-- To do --
Both the line containing "LEAD_ROUTE, CORD_D / 2))" and the line containing "zip(*points))), Vector(map(max, zip(*points)))" belong in the answer, along with every line between them; print exactly those.

-- Supplied material --
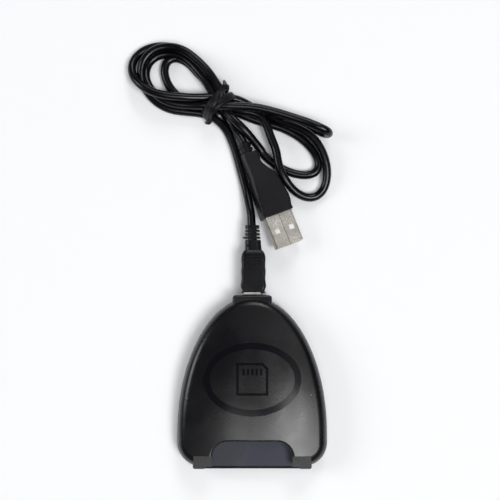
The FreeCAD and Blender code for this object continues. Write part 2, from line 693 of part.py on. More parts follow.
def usba_windows(half_h):
    size = USBA_WINDOW / 2
    y = -USBA_WINDOW_BACK
    return [box(x - size, y - size, -half_h, x + size, y + size, half_h)
            for x in (-USBA_WINDOW_APART / 2, USBA_WINDOW_APART / 2)]


def usb_plug_shell():
    w, h = USBA_WIDTH / 2, USBA_HEIGHT / 2
    outer = box(-w, -USBA_OUT, -h, w, 5, h)
    along = [e for e in outer.Edges if e.BoundBox.YLength > 10]
    outer = outer.makeFillet(0.6, along)
    s = USBA_SHELL
    inner = box(-w + s, -USBA_OUT - 1, -h + s, w - s, 6, h - s)
    along = [e for e in inner.Edges if e.BoundBox.YLength > 10]
    inner = inner.makeFillet(0.3, along)
    seam = box(-0.06, -USBA_OUT - 1, h - 0.12, 0.06, 0, h + 1)
    dimple = cylinder(0.45, 0.15, 0, -1.7, h - 0.15)
    return usba_place(outer.cut(inner).cut(join(usba_windows(4) + [seam, dimple])))


def usba_pins():
    half_h = USBA_HEIGHT / 2 - USBA_SHELL
    z0 = half_h - 2.2
    return [box(x - 0.5, -USBA_OUT + 1.6, z0, x + 0.5, -1, z0 + 0.2)
            for x in (-3.5, -1.0, 1.0, 3.5)]


def usb_plug_insulator():
    half = USBA_WIDTH / 2 - USBA_SHELL - 0.35
    half_h = USBA_HEIGHT / 2 - USBA_SHELL
    plate = box(-half, -USBA_OUT + 0.5, half_h - 2.2, half, 5, half_h)
    root = box(-half, -0.8, -half_h, half, 5, half_h - 2.0)
    body = plate.fuse(root)
    return usba_place(body.cut(join(usba_pins())))


def usb_plug_contacts():
    return usba_place(Part.makeCompound(usba_pins()))


def usb_plug_grip():
    """Flared grip whose tail bends a little to the left: distance back, width, share of thickness, shift."""
    rows = [(0.0, 13.5, 1.0, 0.1), (4.0, 13.5, 1.0, 0.15), (8.0, 13.2, 0.99, 0.2), (12.0, 12.3, 0.96, 0.2),
            (16.0, 10.8, 0.92, 0.1), (20.0, 7.9, 0.85, -0.9), (24.0, 6.3, 0.78, -1.6),
            (USBA_GRIP_LENGTH, 5.6, 0.72, -1.85)]
    wires = [rounded_section(w, t * USBA_GRIP_THICK, 0.9, V(x, s, 0)) for s, w, t, x in rows]
    body = Part.makeLoft(wires, True)
    front = [e for e in body.Edges if e.BoundBox.YMax < 0.01]
    softened = body.makeFillet(0.5, front)
    w, h = USBA_WIDTH / 2, USBA_HEIGHT / 2
    pocket = box(-w, -1, -h, w, 5, h)
    return usba_place(softened.cut(pocket))


def usb_plug_strain_relief():
    axis = NECK_TO - NECK_FROM
    step = V(axis).normalize()
    core = Part.makeCylinder(CORD_D / 2 + 0.45, axis.Length, NECK_FROM, step)
    rings = []
    for start in (0.9, 2.9):
        rings.append(Part.makeCylinder(CORD_D / 2 + 0.95, 1.1, NECK_FROM + step * start, step))
    body = join([core] + rings)
    keep = box(-10, USBA_GRIP_LENGTH, -10, 10, USBA_GRIP_LENGTH + 20, 10)
    return usba_place(body.common(keep))


# --- Cord ------------------------------------------------------------------------
def tube(points, radius):
    """Straight runs joined by tangent arcs, swept by a round section."""
    places = [V(*p) for p in points]
    edges = []
    start = places[0]
    length = 0.0
    tightest = 1e9
    for before, corner, after in zip(places, places[1:], places[2:]):
        back, ahead = before - corner, after - corner
        run = min(back.Length, ahead.Length)
        turn = math.pi - back.getAngle(ahead)
        arc_r = 0.45 * run / math.tan(turn / 2)
        tightest = min(tightest, arc_r)
        back.normalize()
        ahead.normalize()
        enter, leave = corner + back * 0.45 * run, corner + ahead * 0.45 * run
        middle_dir = (back + ahead).normalize()
        reach = arc_r / math.cos(turn / 2) - arc_r
        edges.append(Part.LineSegment(start, enter).toShape())
        edges.append(Part.Arc(enter, corner + middle_dir * reach, leave).toShape())
        length += (enter - start).Length + arc_r * turn
        start = leave
    edges.append(Part.LineSegment(start, places[-1]).toShape())
    length += (places[-1] - start).Length
    path = Part.Wire(edges)
    section = Part.Wire(Part.Circle(places[0], places[1] - places[0], radius).toShape())
    solid = path.makePipeShell([section], True, False)
    exact = math.pi * radius ** 2 * length
    print(f"tube length {length:6.1f}  tightest {tightest:5.1f}  volume ratio {solid.Volume / exact:.4f}")
    return solid


def smooth_slab(points, z0, z1):
    """A closed smooth outline raised from z0 to z1."""
    curve = Part.BSplineCurve()
    curve.interpolate([V(x, y, z0) for x, y in points], PeriodicFlag=True)
    return Part.Face(Part.Wire(curve.toShape())).extrude(V(0, 0, z1 - z0))


LEFT_OUTLINE = [(-12.8, 122.6), (-19.0, 130.6), (-26.6, 137.6), (-34.5, 140.8), (-42.0, 139.4),
                (-48.0, 134.4), (-50.6, 127.0), (-47.2, 118.6), (-40.4, 112.0), (-31.2, 108.6),
                (-20.2, 108.6), (-13.6, 112.6)]
LEFT_HOLE = [(-24.0, 122.0), (-28.0, 129.0), (-34.0, 131.0), (-36.5, 126.0), (-33.5, 120.4)]
RIGHT_OUTLINE = [(-9.6, 120.4), (1.0, 118.2), (12.0, 115.0), (24.0, 110.4), (33.2, 106.6), (34.2, 102.0),
                 (33.0, 95.0), (33.8, 87.0), (30.4, 77.6), (23.6, 73.8), (18.4, 75.6), (14.6, 80.8),
                 (10.6, 87.4), (5.6, 94.4), (0.8, 99.8), (-5.0, 104.8), (-11.4, 105.6), (-16.2, 111.4)]
RIGHT_HOLE = [(12.6, 103.0), (20.0, 100.2), (26.4, 94.0), (26.2, 90.2), (19.0, 89.8), (13.6, 93.2)]


def across_tie(length, along, z0, z1):
    """A block centred on the tie, its length lying across the bundle."""
    block = box(-along / 2, -length / 2, z0, along / 2, length / 2, z1)
    block.Placement = Placement(V(TIE_X, TIE_Y, 0), Rotation(Z, TIE_ANGLE - 90))
    return block


def tie_room():
    """What the tie holds together, face to face with its inside."""
    t = TIE_THICK
    return across_tie(TIE_SPAN - 2 * t, TIE_WIDTH, t, TIE_HEIGHT - t)


def cord_tie():
    """A ribbon band round the bundle, with its two twisted ends."""
    band = across_tie(TIE_SPAN, TIE_WIDTH, 0, TIE_HEIGHT).cut(tie_room())
    ends = []
    for side in (-1, 1):
        tail = box(-1.0, side * TIE_SPAN / 2 - (2.4 if side < 0 else 0), 1.2,
                   1.0, side * TIE_SPAN / 2 + (2.4 if side > 0 else 0), 2.0)
        tail.Placement = Placement(V(TIE_X, TIE_Y, 0), Rotation(Z, TIE_ANGLE - 90))
        ends.append(tail)
    return join([band] + ends)


def cord_hank():
    """Outer shape of the tied loops, with its waist in the tie."""
    left = smooth_slab(LEFT_OUTLINE, 0, HANK_TOP)
    left = left.cut(smooth_slab(LEFT_HOLE, -1, HANK_TOP + 1))
    right = smooth_slab(RIGHT_OUTLINE, 0, HANK_TOP)
    right = right.cut(smooth_slab(RIGHT_HOLE, -1, HANK_TOP + 1))
    clear = across_tie(TIE_SPAN + 9, TIE_WIDTH, -1, HANK_TOP + 2)
    return left.fuse(right).cut(clear).fuse(tie_room())


def main():
    write("upper_case", upper_case())
    write("lower_case", lower_case())
    write("case_screws", case_screws())
    write("emblem_ring", inlay(plan_ring(RING_HALF_X, RING_HALF_Y, RING_WIDTH, RING_Y)))
    write("emblem_card", Part.makeCompound([inlay(b) for b in icon_blocks()]))
    write("main_board", main_board())
    write("card_slot_housing", card_slot_housing())
    write("card_contacts", card_contacts())
    write("card_contact_tails", contact_tails())
    write("usb_socket_shell", usb_socket_shell())
    write("usb_socket_tongue", usb_socket_tongue())
    write("usb_socket_contacts", usb_socket_contacts())
    controller, memory = CONTROLLER_PLACE + CONTROLLER_HALF, MEMORY_PLACE + MEMORY_HALF
    write("controller_chip", chip(*controller, CONTROLLER_HIGH))
    write("controller_leads", Part.makeCompound(chip_leads(*controller, 8, 0.8)))
    write("memory_chip", chip(*memory, MEMORY_HIGH))
    write("memory_leads", Part.makeCompound(chip_leads(*memory, 4, 1.2)))
    write("crystal", crystal())
    write("capacitors", small_parts(CAPACITOR_PLACES, *CAPACITOR))
    write("resistors", small_parts(RESISTOR_PLACES, *RESISTOR))
    write("mini_plug_shell", mini_plug_shell())
    write("mini_plug_insulator", mini_plug_insulator())
    write("mini_plug_contacts", mini_plug_contacts())
    write("mini_plug_grip", mini_plug_grip())
    write("mini_plug_strain_relief", mini_plug_strain_relief())
    write("usb_plug_shell", usb_plug_shell())
    write("usb_plug_insulator", usb_plug_insulator())
    write("usb_plug_contacts", usb_plug_contacts())
    write("usb_plug_grip", usb_plug_grip())
    write("usb_plug_strain_relief", usb_plug_strain_relief())
    write("cord_lead", tube([tuple(CORD_EXIT)] + LEAD_ROUTE, CORD_D / 2))
    neck = usba_place(Part.Vertex(NECK_TO)).Point
    write("cord_tail", tube(TAIL_ROUTE + [tuple(neck)], CORD_D / 2))
    write("cord_hank", cord_hank())
    write("cord_tie", cord_tie())


main()
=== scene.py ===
"""Desktop card reader: looks and layout of the reader, its lead, the wound cord and its tie."""
import math

import bpy
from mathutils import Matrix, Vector


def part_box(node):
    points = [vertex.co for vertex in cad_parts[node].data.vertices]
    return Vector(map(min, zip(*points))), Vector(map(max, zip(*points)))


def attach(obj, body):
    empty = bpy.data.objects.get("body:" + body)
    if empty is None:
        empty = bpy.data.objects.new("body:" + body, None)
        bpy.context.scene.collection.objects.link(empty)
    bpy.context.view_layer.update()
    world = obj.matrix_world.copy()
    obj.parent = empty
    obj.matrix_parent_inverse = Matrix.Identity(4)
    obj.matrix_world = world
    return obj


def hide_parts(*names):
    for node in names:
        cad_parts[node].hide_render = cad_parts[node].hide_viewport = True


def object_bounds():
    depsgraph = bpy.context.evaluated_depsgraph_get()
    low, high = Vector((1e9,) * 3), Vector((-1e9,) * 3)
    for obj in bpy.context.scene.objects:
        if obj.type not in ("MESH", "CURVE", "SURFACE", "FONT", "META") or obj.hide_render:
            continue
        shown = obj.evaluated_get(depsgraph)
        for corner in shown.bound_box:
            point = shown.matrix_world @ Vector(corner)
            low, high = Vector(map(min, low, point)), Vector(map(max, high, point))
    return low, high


bl_info = {
    "name": "Card reader looks",
    "version": (1, 0, 0),
    "blender": (4, 5, 0),
    "location": "3D View > Sidebar > Card Reader",
    "description": "Winds the cord, ties it and gives every piece of the card reader its finish",
    "category": "Object",
}

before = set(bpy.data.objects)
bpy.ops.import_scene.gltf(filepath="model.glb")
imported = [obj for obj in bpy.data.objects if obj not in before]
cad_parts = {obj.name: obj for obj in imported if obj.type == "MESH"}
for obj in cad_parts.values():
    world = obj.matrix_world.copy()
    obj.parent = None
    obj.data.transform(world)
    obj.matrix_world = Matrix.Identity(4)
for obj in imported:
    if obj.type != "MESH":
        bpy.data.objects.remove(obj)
CAD_BOX = [list(corner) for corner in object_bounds()]
MM = 0.001
TIE_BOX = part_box("cord_tie")

TIE_LEAN = 48.0                       # the tie's run across the bundle, in degrees from +X
USB_A_TURN = -21.8                    # swing of the USB-A plug, in degrees
SHELL_SEAM = (0.01084, 0.06857, 0.0)  # a point on the joint in the USB-A shell's top, in metres
DUST_AND_SHEEN_TOP = 0.0085                     # rubbed dust and a painted sky reflection lighten the card's floor below this height
AIM = (-0.9, 53.7, 6.5)               # what the camera looks at, in millimetres
LINE_LONG, LINE_APART = 0.0012, 0.00005   # drawn lines in metal, in metres
FLOOR_HALF = 3.0                      # half the side of the staged table top, in metres
FLOOR_GAP = 0.00002                   # the table top's clearance under the reader, in metres

# The cord's line, in millimetres, from the mini plug's neck to the USB plug's neck.
LEAD_OUT = (
    (-0.2, 63.8, 6.2), (-0.4, 68.2, 5.9), (-1.2, 73.0, 4.5), (-2.4, 78.5, 2.7),
    (-3.9, 84.5, 1.9), (-5.5, 90.5, 1.85), (-7.4, 97.3, 1.85), (-9.9, 103.4, 1.85),
    (-12.6, 107.2, 1.85), (-16.4, 110.3, 1.8), (-21.6, 112.0, 1.8),
)
OUTER_LOOP_TO_LOW_FOLD = (
    (-21.2, 131.6, 8.2), (-16.6, 126.0, 8.4), (-13.5, 120.6, 7.8), (-12.4, 115.7, 6.6),
    (-10.5, 111.3, 5.8), (-6.8, 107.2, 7.0), (-3.0, 103.6, 6.8), (0.8, 99.5, 4.2), (3.7, 96.3, 2.2),
)
LOW_FOLD_TO_INNER_LOOP = (
    (8.4, 107.0, 1.8), (2.5, 108.5, 1.8), (-3.4, 110.8, 1.8), (-9.3, 113.8, 1.8),
    (-15.2, 116.4, 1.8), (-20.7, 117.4, 1.8), (-25.0, 117.4, 1.8),
)
INNER_LOOP_TO_TALL_FOLD = (
    (-20.2, 126.4, 1.8), (-17.6, 122.1, 1.8), (-14.8, 117.5, 1.9), (-10.6, 114.2, 3.4),
    (-5.1, 112.2, 5.0), (-0.1, 111.5, 5.3), (3.7, 110.0, 5.3), (6.2, 105.8, 5.3), (7.9, 100.7, 5.3),
)
TALL_FOLD_TO_TOP_LOOP = (
    (13.4, 107.6, 3.4), (7.5, 110.3, 1.9), (1.6, 113.4, 1.9), (-3.8, 116.6, 3.4),
    (-9.3, 117.9, 5.0), (-14.7, 118.0, 5.2), (-20.1, 117.6, 6.0), (-25.5, 117.3, 7.2), (-30.1, 117.5, 8.0),
)
TOP_LOOP_TO_TIP = (
    (-27.2, 137.2, 2.0), (-22.8, 133.0, 3.0), (-18.2, 128.2, 3.4), (-14.6, 123.9, 2.8),
    (-11.6, 119.8, 1.8), (-7.6, 116.3, 2.0), (-2.4, 113.6, 3.8), (4.1, 112.0, 5.2),
    (10.4, 110.8, 4.8), (16.8, 108.9, 2.6), (23.1, 106.6, 1.8), (28.2, 104.2, 1.8),
)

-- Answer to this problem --
    write("cord_lead", tube([tuple(CORD_EXIT)] + LEAD_ROUTE, CORD_D / 2))
    neck = usba_place(Part.Vertex(NECK_TO)).Point
    write("cord_tail", tube(TAIL_ROUTE + [tuple(neck)], CORD_D / 2))
    write("cord_hank", cord_hank())
    write("cord_tie", cord_tie())


main()
=== scene.py ===
"""Desktop card reader: looks and layout of the reader, its lead, the wound cord and its tie."""
import math

import bpy
from mathutils import Matrix, Vector


def part_box(node):
    points = [vertex.co for vertex in cad_parts[node].data.vertices]
    return Vector(map(min, zip(*points))), Vector(map(max, zip(*points)))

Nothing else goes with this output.